[Stored records]

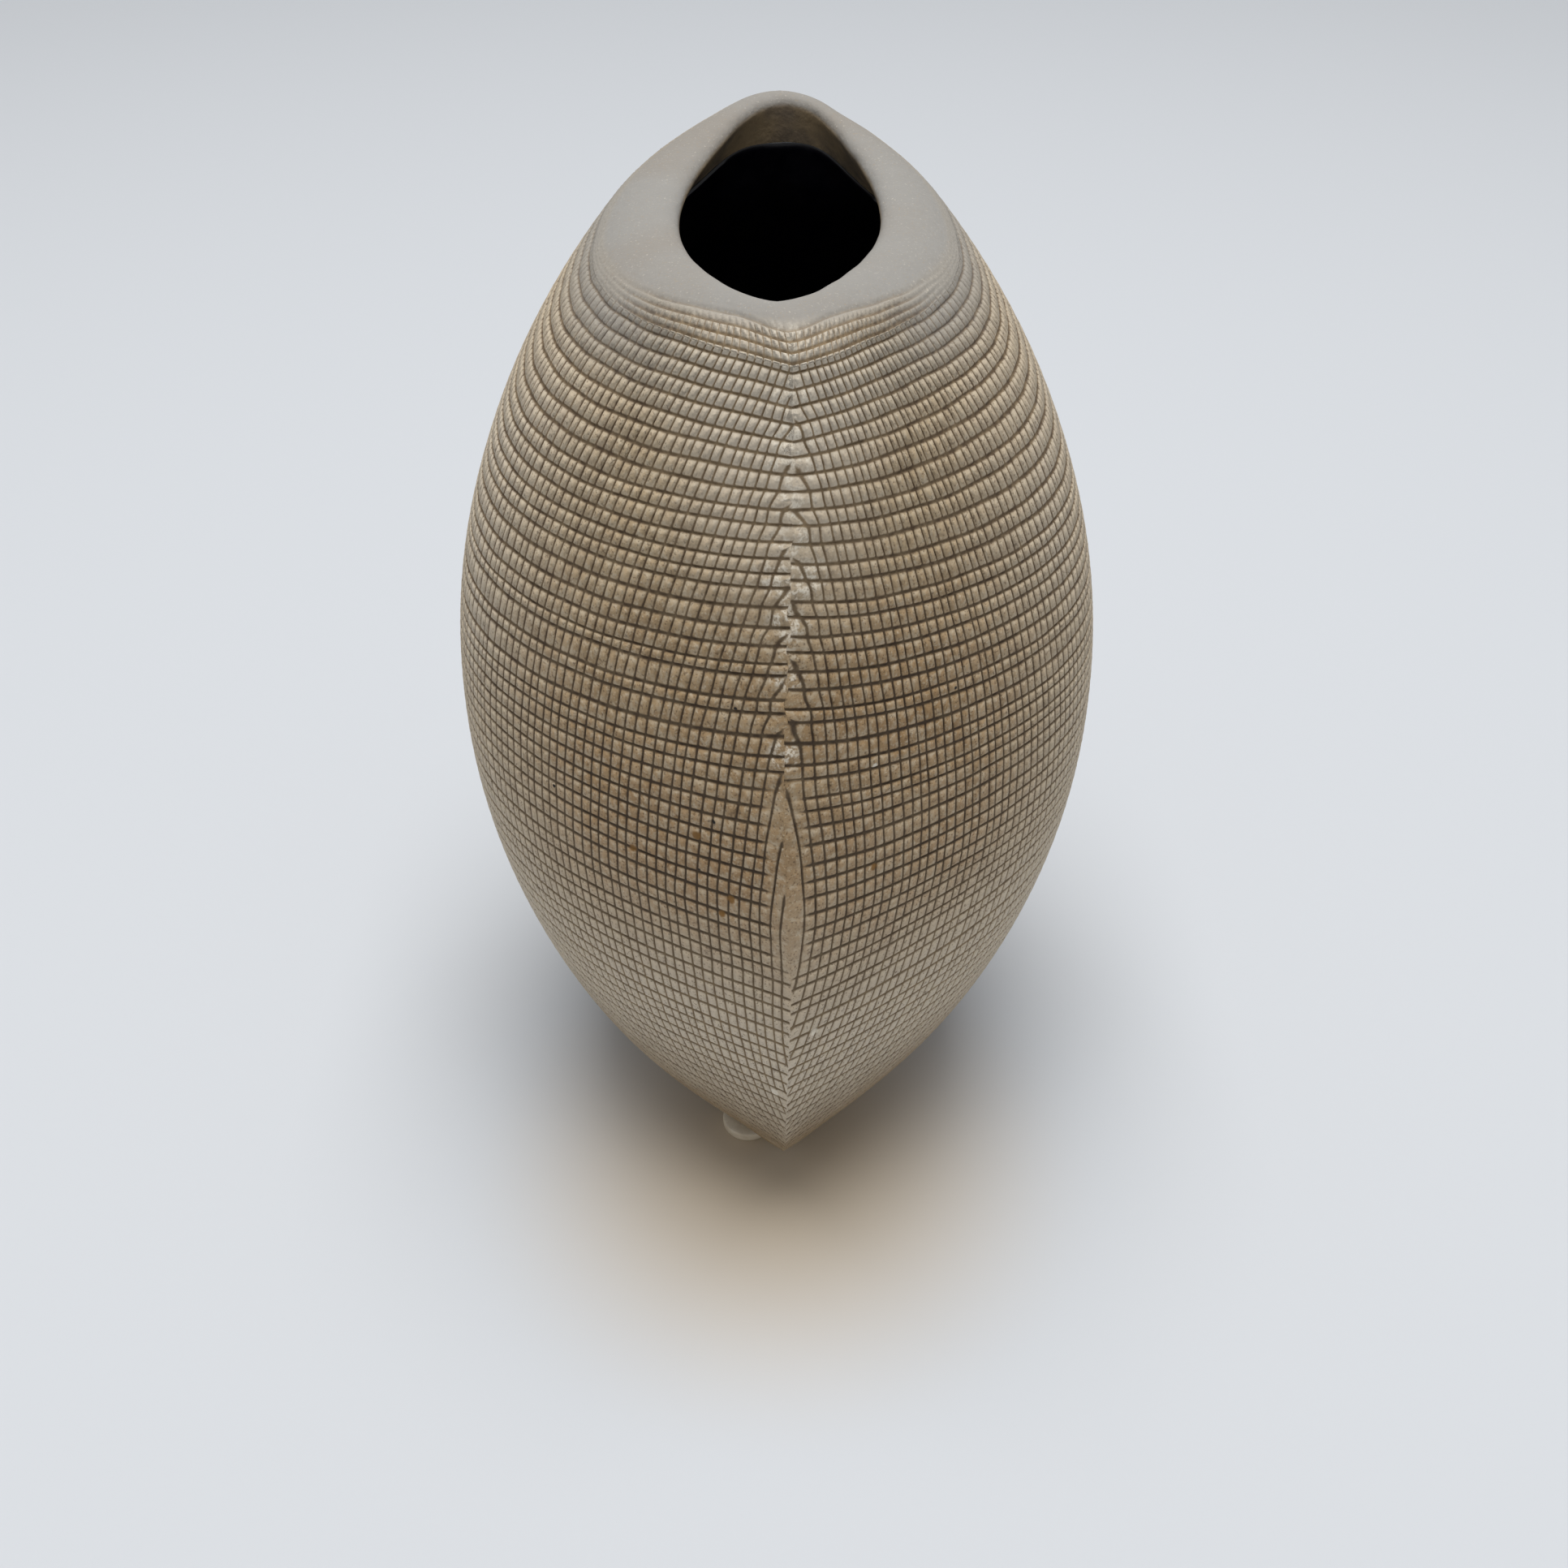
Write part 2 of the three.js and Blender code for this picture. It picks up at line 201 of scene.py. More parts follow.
# Values that each point of a mesh carries for the materials
VALUE_NAMES = ["cut", "rim", "rubbed", "shade", "lip", "throat", "row_at", "col_at"]


def colour(*parts):
    """A colour written as it shows, from 0 to 255, turned into linear light."""
    shown = np.array(parts) / 255
    linear = np.where(shown <= 0.04045, shown / 12.92, ((shown + 0.055) / 1.055) ** 2.4)
    return (*linear.tolist(), 1.0)


TAN = colour(188, 166, 133)
KHAKI = colour(162, 141, 110)
GOLDEN = colour(146, 109, 62)
GREY_TAN = colour(190, 178, 160)
TOP_CLAY = colour(156, 145, 126)
# Pale grey of the lower body; by the ridges high up it is partly wear, partly a painted highlight
PALE_GREY = colour(214, 202, 184)
LINE_BROWN = colour(80, 62, 42)
LINE_DARK = colour(34, 20, 7)
# Pale colour of specks of wear, also laid as a painted highlight on the tile rims
RUBBED_AND_RIM_HIGHLIGHT = colour(200, 186, 162)
WHITE_SLIP = colour(226, 216, 198)
LIP_GREY = colour(146, 143, 138)
LIP_WARM = colour(142, 136, 128)
THROAT_BROWN = colour(112, 100, 86)
# Painted shade that darkens the clay towards the foot
FOOT_SHADE = colour(124, 101, 68)
# Painted shade of the pinholes
PINHOLE_SHADE = colour(18, 14, 12)
OCHRE = colour(126, 92, 48)
GLAZE_BLACK = colour(3, 3, 9)
GLAZE_VIOLET = colour(8, 6, 12)
RUBBER_PALE = colour(238, 226, 204)
RUBBER_DIM = colour(222, 208, 184)

# Noise in the materials: size of its features in millimetres, and its detail
NOISE_RANGE, NOISE_ROUGHNESS = (0.3, 0.7), 0.55
BROAD, BLOTCH, FINE, GRAIN = (45, 4), (8, 4), (1.6, 4), (0.45, 2)
GLAZE_FLOW, GLAZE_SHEEN, GLAZE_WAVES = (12, 3), (3, 3), (4, 2)
RUBBER_CLOUD, RUBBER_SHEEN, RUBBER_WAVES = (2, 3), (1.2, 3), (0.8, 2)

# Where the clay's tints begin and reach their full strength, in metres: heights, or
# distances from the middle along the lens or through its thickness. The darkening towards
# the foot is painted shade, and the pale ridge tops are partly wear, partly a painted highlight.
GOLD_ALONG, GOLD_RISE, GOLD_FALL = (0.022, 0.058), (0.055, 0.105), (0.165, 0.12)
GREY_ALONG, GREY_LOW, GREY_HIGH = (0.052, 0.02), (0.075, 0.035), (0.165, 0.185)
LOW_FALL, LOW_RISE, TOP_CLAY_FROM = (0.125, 0.06), (0.015, 0.06), (0.170, 0.185)
WORN_AND_LIT_THROUGH, WORN_AND_LIT_RISE, FOOT_SHADE_FALL = (0.022, 0.004), (0.14, 0.172), (0.055, 0.012)

# Relief and gloss of the surfaces: a bump has its height in millimetres and its strength
FINE_RELIEF, GRAIN_RELIEF, TILE_SWELL, SWELL_ROW, SWELL_COLUMN = 2.0, 1.3, 2.4, 0.42, 0.45
CLAY_BUMP, GLAZE_BUMP, RUBBER_BUMP = (0.12, 0.85), (0.05, 0.5), (0.03, 0.5)
CLAY_ROUGHNESS, GLAZE_ROUGHNESS, RUBBER_ROUGHNESS = (0.72, 0.9), (0.3, 0.42), (0.28, 0.45)
CLAY_SPECULAR, GLAZE_SPECULAR, FLOOR_SPECULAR, FLOOR_ROUGHNESS = 0.35, 0.25, 0.1, 0.9
RUBBER_CLEARNESS, RUBBER_IOR = 0.1, 1.45

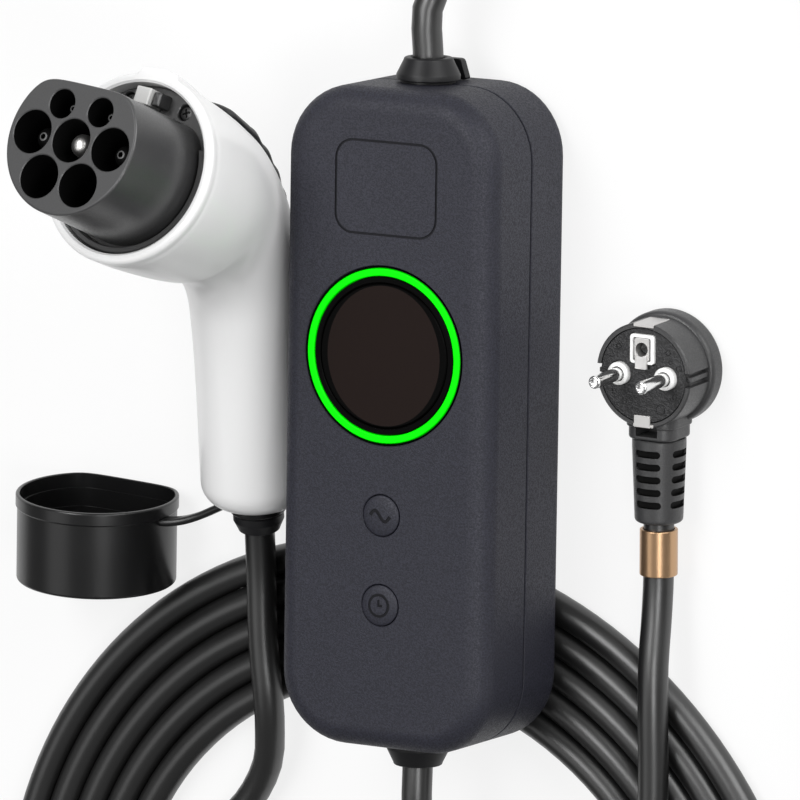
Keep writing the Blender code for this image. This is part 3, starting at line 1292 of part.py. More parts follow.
def plug_metal():
    """The pins with their collars, the earth frame with its sleeve, and the side clips."""
    root = PLUG_DEPTH - PLUG_FACE_THICKNESS - PIN_ROOT
    tip = PLUG_DEPTH + PIN_LENGTH
    pin = [
        (PIN_RADIUS * math.sin(step / 4 * math.pi / 2),
         tip - PIN_RADIUS * (1 - math.cos(step / 4 * math.pi / 2)))
        for step in range(5)
    ] + [(PIN_RADIUS, root), (0.0, root)]
    collar_floor = PLUG_DEPTH - PLUG_FACE_THICKNESS
    collar_top = PLUG_DEPTH + PIN_COLLAR_HEIGHT
    collar = [
        (PIN_RADIUS + GAP, collar_floor), (PIN_RADIUS + GAP, collar_top),
        (PIN_COLLAR_RADIUS - 0.0007, collar_top), (PIN_COLLAR_RADIUS, collar_top - 0.0007),
        (PIN_COLLAR_RADIUS, collar_floor),
    ]
    for side, sign in (("line", -1), ("neutral", 1)):
        at = (sign * PIN_SPACING / 2, 0, 0)
        turned(f"{side}_pin", pin, plug_frame, PIN_METAL, SMALL_SIDES, at=at)
        turned(f"{side}_pin_collar", collar, plug_frame, COLLAR_WHITE, POCKET_SIDES, closed=True,
               at=at)
    width, height = EARTH_FRAME_SIZE
    sleeve = EARTH_SOCKET_RADIUS + EARTH_SLEEVE_WALL
    frame_floor = PLUG_DEPTH - PLUG_FACE_THICKNESS
    frame_top = PLUG_DEPTH + EARTH_FRAME_RISE
    earth_frame = place("earth_frame",
                        block("earth_frame", (width, height, frame_top - frame_floor),
                              (0, 0, (frame_top + frame_floor) / 2), 0.0005),
                        plug_frame, COLLAR_WHITE, at=(0, EARTH_FRAME_PLACE, 0))
    hole = place("earth_frame_hole",
                 drum("earth_frame_hole", sleeve + GAP, frame_floor - 0.001, frame_top + 0.001,
                      POCKET_SIDES), plug_frame, at=(0, EARTH_FRAME_PLACE, 0))
    boolean(earth_frame, hole)
    sleeve_floor = frame_floor - EARTH_SLEEVE_DEPTH + GAP
    socket = [
        (0.0, frame_top - EARTH_SOCKET_DEPTH), (EARTH_SOCKET_RADIUS, frame_top - EARTH_SOCKET_DEPTH),
        (EARTH_SOCKET_RADIUS, frame_top), (sleeve, frame_top), (sleeve, sleeve_floor),
        (0.0, sleeve_floor),
    ]
    turned("earth_sleeve", socket, plug_frame, EARTH_METAL, POCKET_SIDES,
           at=(0, EARTH_FRAME_PLACE, 0))
    for side, sign in (("upper", 1), ("lower", -1)):
        name = f"{side}_earth_clip"
        middle = sign * (PLUG_RADIUS - GAP - CLIP_THICKNESS / 2)
        clip = block(name, (CLIP_WIDTH, CLIP_THICKNESS, CLIP_LENGTH),
                     (0, 0, PLUG_DEPTH - CLIP_LENGTH / 2), 0.0003)
        place(name, clip, plug_frame, EARTH_METAL, at=(0, middle, 0))


def plug_boot():
    """The bend relief: a tapered sleeve with rows of slots on its four sides."""
    start = PLUG_NECK_LENGTH + GAP
    end = start + BOOT_LENGTH
    wide, narrow = BOOT_RADII
    bore = LEAD_RADIUS + LEAD_FIT
    profile = [
        (0.0, end - LEAD_SEAT), (bore, end - LEAD_SEAT), (bore, end), (narrow - 0.0008, end),
        (narrow, end - 0.0008), (wide, start + 0.003), (wide, start), (0.0, start),
    ]
    boot = turned("plug_boot", profile, plug_frame, PLUG_BLACK, MEDIUM_SIDES,
                  at=(0, 0, BOOT_AXIS_HEIGHT), turn=(math.pi / 2, 0, 0))
    pitch = (BOOT_LENGTH - BOOT_PLAIN_END) / BOOT_ROWS
    slots = []
    for row in range(BOOT_ROWS):
        height = start + pitch * (row + 1)
        depth = wide + (narrow - wide) * (height - start) / BOOT_LENGTH - BOOT_SLOT_DEPTH
        reach = depth + wide / 2
        for x, y in ((1, 0), (-1, 0), (0, 1), (0, -1)):
            size = (wide if x else BOOT_SLOT_SPAN, wide if y else BOOT_SLOT_SPAN, BOOT_ROW_WIDTH)
            slots.append(block("slot", size, (x * reach, y * reach, height)))
    boolean(boot, place("boot_slots", gathered("boot_slots", slots), plug_frame,
                        at=(0, 0, BOOT_AXIS_HEIGHT), turn=(math.pi / 2, 0, 0)))
    shade_round(boot.data)


# Leads


def gland_lead_end(sign):
    """The lead's straight end in a control box gland: its outer point, then its inner one."""
    turn = Euler((-CASE_TILT, 0, CASE_YAW)).to_matrix()
    reach = CASE_HEIGHT / 2 + GLAND_HEIGHT - LEAD_SEAT + GAP
    return [
        turn @ Vector((0.0, sign * (reach + extra), CASE_SEAM)) + Vector((*CASE_PLACE, CASE_LIFT))
        for extra in (BEND_SPACING, 0.0)
    ]


def tail_lead_end():
    """The lead's straight end in the connector's gland: its inner point, then its outer one."""
    reach = RING_THICKNESS + 2 * GAP + TAIL_LENGTH - LEAD_SEAT + GAP
    return [
        Euler(GUN_TURN).to_matrix() @ (tail_place() + (reach + extra) * HANDLE_LINE)
        + Vector(GUN_PLACE)
        for extra in (0.0, BEND_SPACING / 3)
    ]


def boot_lead_end():
    """The lead's straight end in the plug's boot: its inner point, then its outer one."""
    reach = PLUG_NECK_LENGTH + GAP + BOOT_LENGTH - LEAD_SEAT + GAP
    return [
        Vector((PLUG_PLACE[0], PLUG_PLACE[1] - reach - extra, BOOT_AXIS_HEIGHT))
        for extra in (0.0, BEND_SPACING)
    ]


def plug_lead_line():
    """The points of the lead between the plug's boot and the lower gland."""
    return smooth_route((*boot_lead_end(), *PLUG_LEAD_ROUTE, *gland_lead_end(-1)), BEND_SPACING)


def coil_point(angle, reach):
    """A point on the coil's plan, whose lower half is flattened to an oval."""
    flat = COIL_INNER - COIL_FLATTENING if math.sin(angle) < 0 else COIL_INNER
    outward = Vector((flat * math.cos(angle), COIL_INNER * math.sin(angle))).normalized()
    inner = Vector((COIL_INNER * math.cos(angle), flat * math.sin(angle)))
    return inner + (reach - COIL_INNER) * outward


def leads():
    """The leads outside the coil, the coil's own outer form and the lead's band."""
    gun_route = smooth_route((*tail_lead_end(), *GUN_LEAD_ROUTE), BEND_SPACING)
    tube("ev_lead_gun", gun_route, LEAD_RADIUS, layout, LEAD_BLACK)
    box_route = smooth_route((*BOX_LEAD_ROUTE, *gland_lead_end(1)), BEND_SPACING)
    tube("ev_lead_box", box_route, LEAD_RADIUS, layout, LEAD_BLACK)
    tube("plug_lead", plug_lead_line(), LEAD_RADIUS, layout, LEAD_BLACK)
    edge = [
        (math.cos(angle), math.sin(angle))
        for angle in (math.pi / 2 - math.pi * step / 5 for step in range(6))
    ]
    profile = [(COIL_OUTER - LEAD_RADIUS + LEAD_RADIUS * across, LEAD_RADIUS * (1 + up))
               for across, up in edge]
    profile += [(COIL_INNER + LEAD_RADIUS - LEAD_RADIUS * across, LEAD_RADIUS * (1 - up))
                for across, up in edge]
    build = bmesh.new()
    loops = [
        [build.verts.new((*coil_point(2 * math.pi * side / COIL_SIDES, reach), height))
         for reach, height in profile]
        for side in range(COIL_SIDES)
    ]
    for first, second in zip(loops, loops[1:] + loops[:1]):
        for index in range(len(profile)):
            after = (index + 1) % len(profile)
            build.faces.new((first[index], first[after], second[after], second[index]))
    coil = place("ev_lead_coil", to_mesh("ev_lead_coil", build), layout, LEAD_BLACK,
                 at=(*COIL_CENTRE, GAP))
    shade_round(coil.data)


def cable_band():
    """The bronze band round the plug's lead."""
    first, second = plug_lead_line()[:2]
    middle = first.lerp(second, BAND_PLACE)
    line = (second - first).normalized()
    inner = LEAD_RADIUS + GAP
    outer = inner + BAND_WALL
    half = BAND_LENGTH / 2
    profile = [
        (inner, -half), (inner, half), (outer - 0.0004, half), (outer, half - 0.0004),
        (outer, 0.0004 - half), (outer - 0.0004, -half),
    ]
    turned("cable_band", profile, layout, BRONZE, MEDIUM_SIDES, closed=True, at=middle,
           turn=line.to_track_quat("Z", "Y").to_euler())


front_shell()
rear_shell()
case_seals()
case_screws()
glands()
hanging_lug()
display()
keys()
boards()
gun_shell()
contact_housing()
contacts()
connector_fittings()
thumb_pad()
gun_gland()
dust_cap()
plug_body()
plug_face()
plug_metal()
plug_boot()
leads()
cable_band()
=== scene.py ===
"""Looks of a portable charger for electric cars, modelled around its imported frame.

The control box, the vehicle connector with its cap, the mains plug and the leads
are classes. Each holds its sizes in metres, models its pieces with mesh operators
and dresses them with the finishes that stand at the top of the file.
"""

from __future__ import annotations

import json
import logging
import math
from dataclasses import dataclass, field
from enum import Enum
from typing import Callable, Iterable, Sequence

import bmesh
import bpy
from mathutils import Euler, Matrix, Vector

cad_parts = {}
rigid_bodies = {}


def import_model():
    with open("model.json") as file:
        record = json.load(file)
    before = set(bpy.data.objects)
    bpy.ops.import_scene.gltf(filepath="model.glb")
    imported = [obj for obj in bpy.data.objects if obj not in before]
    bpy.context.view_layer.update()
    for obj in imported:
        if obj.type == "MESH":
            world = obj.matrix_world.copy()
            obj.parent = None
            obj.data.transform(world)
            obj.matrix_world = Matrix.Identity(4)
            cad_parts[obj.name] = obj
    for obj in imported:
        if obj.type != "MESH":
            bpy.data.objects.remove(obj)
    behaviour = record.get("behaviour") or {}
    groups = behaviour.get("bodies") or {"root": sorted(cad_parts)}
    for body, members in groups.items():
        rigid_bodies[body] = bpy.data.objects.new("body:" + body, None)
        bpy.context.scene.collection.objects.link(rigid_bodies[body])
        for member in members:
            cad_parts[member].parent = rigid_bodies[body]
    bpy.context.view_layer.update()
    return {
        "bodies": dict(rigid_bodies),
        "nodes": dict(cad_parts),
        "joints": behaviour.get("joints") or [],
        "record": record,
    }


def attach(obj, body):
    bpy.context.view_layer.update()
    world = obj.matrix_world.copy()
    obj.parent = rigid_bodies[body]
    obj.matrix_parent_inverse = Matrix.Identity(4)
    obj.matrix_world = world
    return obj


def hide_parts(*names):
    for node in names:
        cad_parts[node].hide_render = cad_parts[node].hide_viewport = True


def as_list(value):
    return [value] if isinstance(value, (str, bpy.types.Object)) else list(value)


LOG = logging.getLogger("portable_ev_charger")

# Where the layout's own zero lies in the frame
LAYOUT = Vector((0.03554, -0.00594, 0.0))
# The clearance between pieces, and how far a cutter reaches past what it cuts
GAP = 0.0003
PAST = 0.001
LEAD_RADIUS = 0.0055
LEAD_BORE = LEAD_RADIUS + 0.0008
LEAD_SEAT = 0.004
QUARTER = math.pi / 2
TURN = 2 * math.pi

Colour = tuple[float, float, float]
Point = Sequence[float]


class Body(Enum):
    """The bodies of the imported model."""

    CHARGER = "charger"
    CURRENT_KEY = "current_key_body"
    TIMER_KEY = "timer_key_body"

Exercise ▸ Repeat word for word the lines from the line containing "front_shell()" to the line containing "obj.parent = None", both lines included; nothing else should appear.

Task response ▸
front_shell()
rear_shell()
case_seals()
case_screws()
glands()
hanging_lug()
display()
keys()
boards()
gun_shell()
contact_housing()
contacts()
connector_fittings()
thumb_pad()
gun_gland()
dust_cap()
plug_body()
plug_face()
plug_metal()
plug_boot()
leads()
cable_band()
=== scene.py ===
"""Looks of a portable charger for electric cars, modelled around its imported frame.

The control box, the vehicle connector with its cap, the mains plug and the leads
are classes. Each holds its sizes in metres, models its pieces with mesh operators
and dresses them with the finishes that stand at the top of the file.
"""

from __future__ import annotations

import json
import logging
import math
from dataclasses import dataclass, field
from enum import Enum
from typing import Callable, Iterable, Sequence

import bmesh
import bpy
from mathutils import Euler, Matrix, Vector

cad_parts = {}
rigid_bodies = {}


def import_model():
    with open("model.json") as file:
        record = json.load(file)
    before = set(bpy.data.objects)
    bpy.ops.import_scene.gltf(filepath="model.glb")
    imported = [obj for obj in bpy.data.objects if obj not in before]
    bpy.context.view_layer.update()
    for obj in imported:
        if obj.type == "MESH":
            world = obj.matrix_world.copy()
            obj.parent = None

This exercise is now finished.